Chatterjee who was the eldest son of the family. 17. In view of the aforesaid discussion, this Court is of the view that the status of deed of gift was/is in the personal knowledge of Ajay Kr. Chatterjee who could only explain and it is sure, his attorney cannot explain about the deed of power of attorney. Ajay Kr. Chatterjee, neither he is a complainant nor he is a witness and as such, the order of cognizance on the basis of statement of complainant cannot be approved. 18. The complaint filed by his attorney is not sustainable as a whole case moving around on the existence of deed of gift. 19. In view of the aforesaid judgment, this Court is of the view that the present attorney-holder has wrongly filed the complaint petition so much so that the land which has been claimed by him as a deed of gift cannot be a matter of criminal case because status of gift can only be tested in the properly constituted civil suit. Even presuming the present petitioners No. 1 to 5 have no right over the property but they have sold the same that can be a matter of civil dispute, as the statement made in complaint petition as well as surrounding circumstances shows that only the cause for the present case is the execution of sale deed by the other family members. Unless the deed of gift is declared to be valid or unless he gets an order by the court of competent jurisdiction about the status of deed of gift, which has been denied by the other family members, cannot be decided in a criminal case and it cannot lead to inference of commission of criminal offence, basically it is a civil dispute between the parties. 20. This view is fortified from the judgment reported in 2009 (4) PLJR 99 (Md. Ibrahim v. State of Bihar) where the Hon’ble Supreme Court has considered the scope of different Sections of the Indian Penal Code and held that the sale deed is executed conveying a proper deed claiming ownership thereto, it may be possible for the purchaser under such sale deed, to allege that the vendor has cheated him by making a false representation of ownership and fraudulently induced him to part with the sale consideration. But in this case the complaint is not by the purchaser.

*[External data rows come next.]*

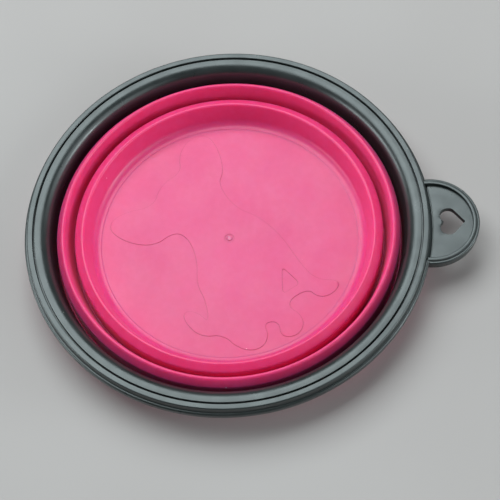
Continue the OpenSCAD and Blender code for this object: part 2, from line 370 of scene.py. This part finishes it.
def sunk_plate(bm, top, thickness, edge_r):
    """Fills the outlines drawn at height top, thickens them downwards and rounds their upper edges."""
    bmesh.ops.triangle_fill(bm, use_beauty=True, edges=bm.edges[:], normal=(0, 0, 1))
    lower = bmesh.ops.extrude_face_region(bm, geom=bm.faces[:])["geom"]
    bmesh.ops.translate(bm, verts=verts_in(lower), vec=(0, 0, -MM * thickness))
    bmesh.ops.recalc_face_normals(bm, faces=bm.faces[:])
    round_rim(bm, top, edge_r)
    return bm


def piece(name, bm, finish, even=True):
    """Makes an object of a bmesh. Even shading keeps wide flat faces flat beside small roundings."""
    bmesh.ops.remove_doubles(bm, verts=bm.verts[:], dist=MM * SAME_PLACE)
    loose = [edge for edge in bm.edges if not edge.link_faces]
    bmesh.ops.delete(bm, geom=loose, context="EDGES")
    bmesh.ops.recalc_face_normals(bm, faces=bm.faces[:])
    mesh = bpy.data.meshes.new(name)
    bm.to_mesh(mesh)
    bm.free()
    mesh.shade_smooth()
    mesh.set_sharp_from_angle(angle=SHARP_EDGE)
    mesh.materials.append(finish.material)
    made = show(name, mesh)
    if even:
        weighting = made.modifiers.new("even shading", "WEIGHTED_NORMAL")
        weighting.keep_sharp = True
        weighting.weight = 100
    return made


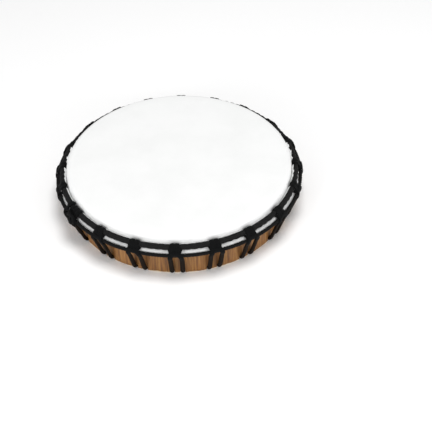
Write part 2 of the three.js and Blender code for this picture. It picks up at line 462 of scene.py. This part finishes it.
def shell_angles():
    """Even columns round the shell, with closer ones across each slot."""
    edge = 0.02
    shares = np.array((-1 - edge, -1 + edge, -0.7, -0.35, 0.0, 0.35, 0.7, 1 - edge, 1 + edge))
    across = (slot_places()[:, None] + shares[None, :] * SLOT_ANGLE).ravel() % 360.0
    even = np.arange(0.0, 360.0, 0.75)
    clear = np.abs(from_hitches(even, slot_places())) > SLOT_ANGLE * 1.15
    return np.sort(np.concatenate((across, even[clear])))


def arc(centre, radius, start, end, count):
    turns = np.radians(np.linspace(start, end, count))
    width, height = np.broadcast_to(radius, 2)
    return [(centre[0] + width * math.cos(turn), centre[1] + height * math.sin(turn)) for turn in turns]


def make_shell():
    crest = (SHELL_OUTER - SHELL_ROUNDING, SHELL_TOP - SHELL_ROUNDING)
    foot = [
        (SHELL_INNER, SHELL_EDGE),
        (SHELL_INNER + SHELL_EDGE, 0.0),
        (SHELL_OUTER - SHELL_EDGE, 0.0),
        (SHELL_OUTER, SHELL_EDGE),
    ]
    outside = [(SHELL_OUTER, height) for height in (7.0, 12.0, 20.0, 30.0, 40.0, 50.0)]
    rounding = arc(crest, SHELL_ROUNDING, 0, 90, 8)
    inside = [(SHELL_INNER, height) for height in (SHELL_TOP - SHELL_BEVEL, 50.0, 35.0, 20.0, 7.0)]
    profile = foot + outside + rounding + inside

    def shift(radius, height, angles):
        height[:, :len(foot)] += slot_rise(angles)[:, None]

    shell = make_object("wooden_shell", lathe(profile, shell_angles(), shift), wood_material())
    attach(shell, "root")
    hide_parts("shell")


def make_skin(material):
    under = DRUM_HEIGHT - SKIN_THICKNESS
    bend = SHELL_ROUNDING + SKIN_THICKNESS
    bend_centre = (SKIN_INNER - SHELL_ROUNDING, under - SHELL_ROUNDING)
    flat = [bend_centre[0] * share for share in (0.0, 0.1, 0.25, 0.4, 0.55, 0.7, 0.82, 0.92)]
    profile = [(radius, under) for radius in flat]
    profile += arc(bend_centre, SHELL_ROUNDING, 90, 0, 8)
    profile += [(SKIN_INNER, 50.0), (SKIN_INNER, 44.0)]
    band_start = len(profile)
    profile += arc((BAND_RADIUS, BAND_HEIGHT), (BAND_HALF_WIDTH, BAND_HALF_HEIGHT), 215, 470, 34)
    band_end = len(profile)
    outer = SKIN_INNER + SKIN_THICKNESS
    profile += [(outer, height) for height in (46.6, 48.5, 51.0, 53.5)]
    profile += arc(bend_centre, bend, 0, 90, 12)
    profile += [(radius, DRUM_HEIGHT) for radius in flat[::-1]]

    def shift(radius, height, angles):
        swell = 0.16 * ripple(angles, 20, 90, 3)
        band = slice(band_start + 2, band_end - 2)
        radius[:, band] += swell[:, None]
        height[:, band] += 0.16 * ripple(angles, 25, 80, 4)[:, None]

    angles = np.arange(0.0, 360.0, 0.75)
    skin = make_object("skin", lathe(profile, angles, shift), material)
    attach(skin, "root")
    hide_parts("drumhead")


def make_fringe(material):
    """The skin's trimmed edge: a thin ragged collar of short tufts that leans out over the crown ring."""
    angles = np.arange(0.0, 360.0, 0.4)
    numbers = np.random.default_rng(11)
    tufts = np.repeat(numbers.uniform(-1.0, 1.0, len(angles) // 4), 4) + numbers.uniform(-0.5, 0.5, len(angles))
    top = FRINGE_TOP + 1.1 * tufts + 0.35 * ripple(angles, 4, 30, 12)
    pressed = np.clip((FRINGE_PRESS - np.abs(from_hitches(angles))) / 0.6, 0, 1)
    top = top + pressed * (FRINGE_LOW - top)
    points = []
    for side, shares in ((-1, (0.0, 0.4, 0.7, 1.0)), (1, (1.0, 0.7, 0.4, 0.0))):
        for share in shares:
            height = FRINGE_BASE + share * (top - FRINGE_BASE)
            radius = FRINGE_RADIUS + FRINGE_LEAN * np.clip(height - 50.0, 0, None)
            points.append(place(radius + side * FRINGE_THICKNESS * (0.5 - 0.3 * share), angles, height))
    grid = np.stack(points, axis=1)
    faces = grid_faces(len(angles), len(points), True, True)[:, ::-1]
    fringe = make_object("skin_fringe", (grid.reshape(-1, 3), faces.tolist(), None), material)
    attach(fringe, "root")


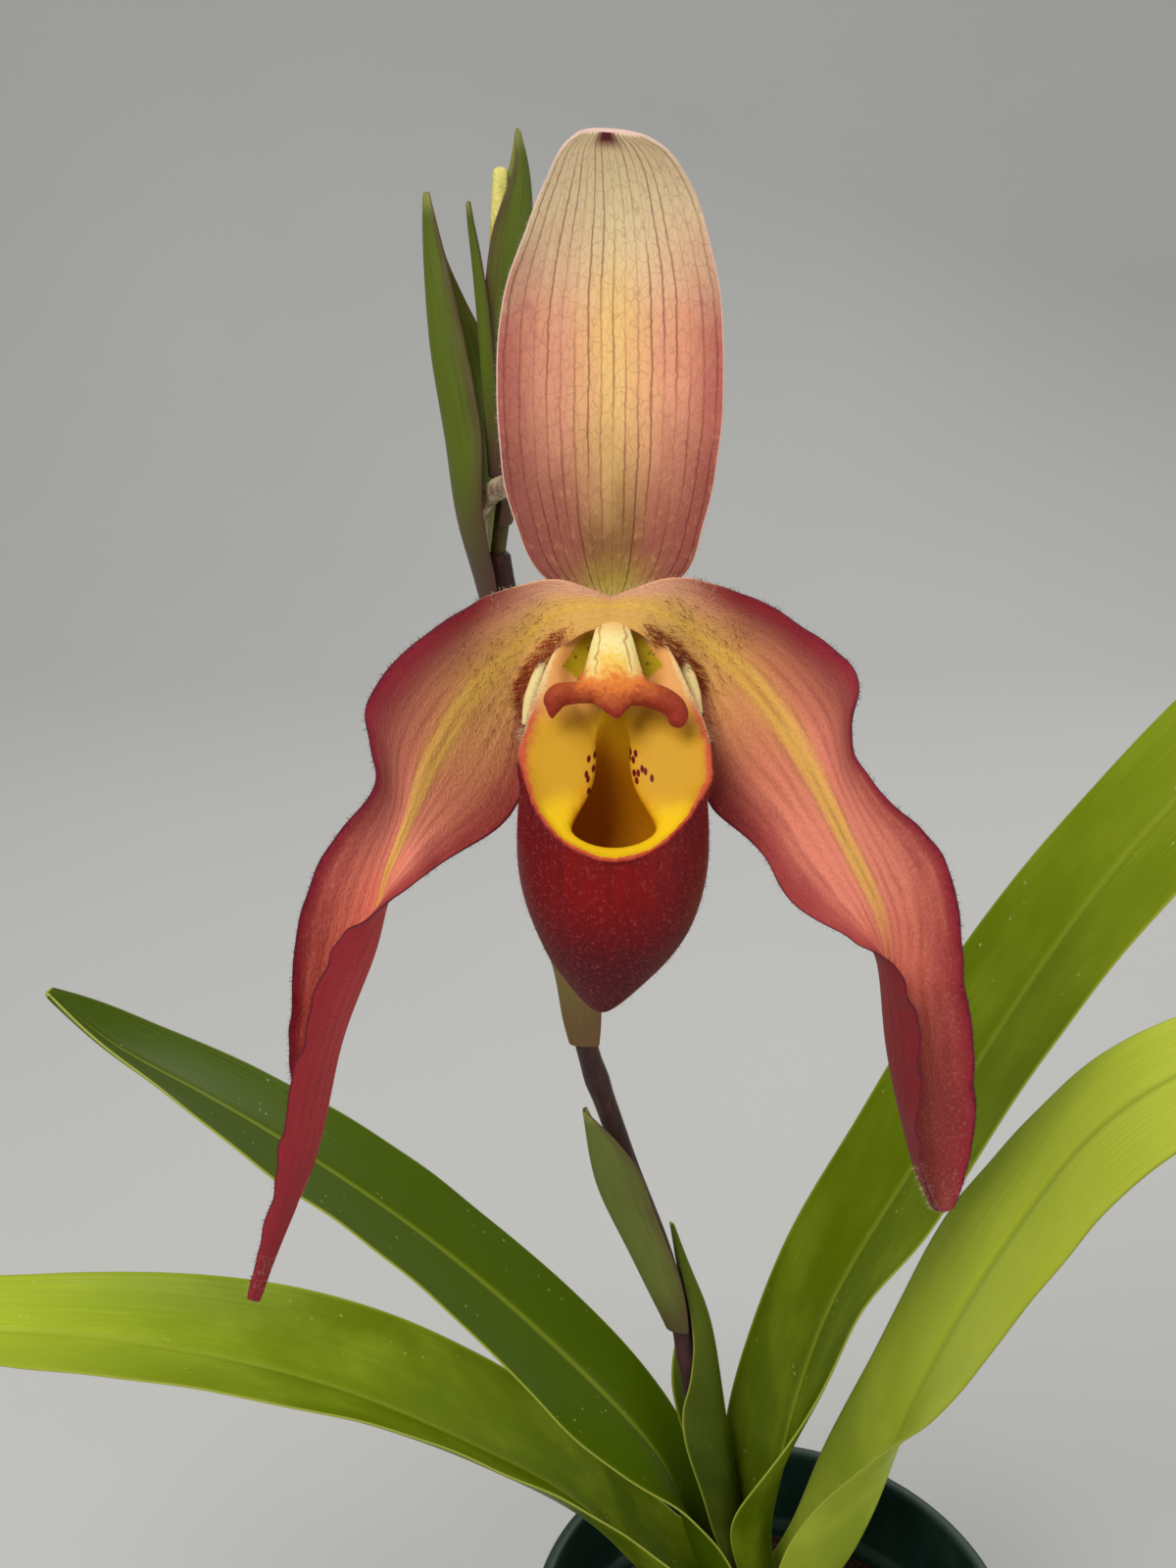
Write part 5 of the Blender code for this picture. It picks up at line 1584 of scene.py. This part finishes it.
        def bristly(at: np.ndarray, way: np.ndarray, uv: np.ndarray) -> np.ndarray:
            """Share of the bristles on the yellow foot."""
            return near(uv[:, 0], 0.25, 0.9) * near(uv[:, 1], 0.07, 0.19) * (way[:, 1] < -0.2)

        def margin(at: np.ndarray, way: np.ndarray, uv: np.ndarray) -> np.ndarray:
            """Share of the cilia along both margins."""
            return (np.abs(2 * uv[:, 0] - 1) > 0.985) * (uv[:, 1] > 0.12)

        def ends(at: np.ndarray, way: np.ndarray, uv: np.ndarray) -> np.ndarray:
            """Share of the pale down at the foot and the tip."""
            return (uv[:, 1] < 0.16) * (0.25 + (uv[:, 0] < 0.12)) + 0.35 * (uv[:, 1] > 0.93)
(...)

But in this case the complaint is not by the purchaser. On the other hand, the purchasers are made co-accused brothers have been arrayed as accused claiming share over the property cannot be subject-matter of criminal offence. It will be relevant to quote paragraph 14 of the said judgment. Para-14. When a sale deed is executed conveying a proper deed claiming ownership thereto, it may be possible for the purchaser under such sale deed, to allege that the vendor has cheated him by making a false representation of ownership and fraudulently induced him to part with the sale consideration. But in this case the complaint is not by the purchaser. On the other hand, the purchaser is made a co-accused. It is not the case of the complainant that any of the accused tried to deceive him either by making a false or misleading representation or by any other action or omission, nor is it his case that they offered him any fraudulent or dishonest inducement to deliver any property or to consent to the retention thereof by any person or to intentionally induce him to do or omit to do anything which he would not do or omit if he were not so deceived. Nor did the complainant allege that the first appellant pretended to be the complainant while executing the sale deeds. Therefore, it cannot be said that the first accused by the act of executing sale deeds in favour of the second accused or the second accused by reason of being the purchaser, or the third, fourth and fifth accused, by reasons of being the witness, scribe the stamp vendor in regard to the sale deeds, deceived the complainant in any manner. As the ingredients of cheating as stated in Section 415 are not found, it cannot be said that there was an offence punishable under sections 417, 418, 419, or 420 of the Code. 21. In this view of the matter, the order of cognizance dated 4.4.2011 passed by Judicial Magistrate 1st class, Siwan arising from Complaint Case No. C-2740-2009 cannot be held to be proper and the same is set aside and subsequent proceeding is also quashed. 22. Accordingly, this petition is allowed.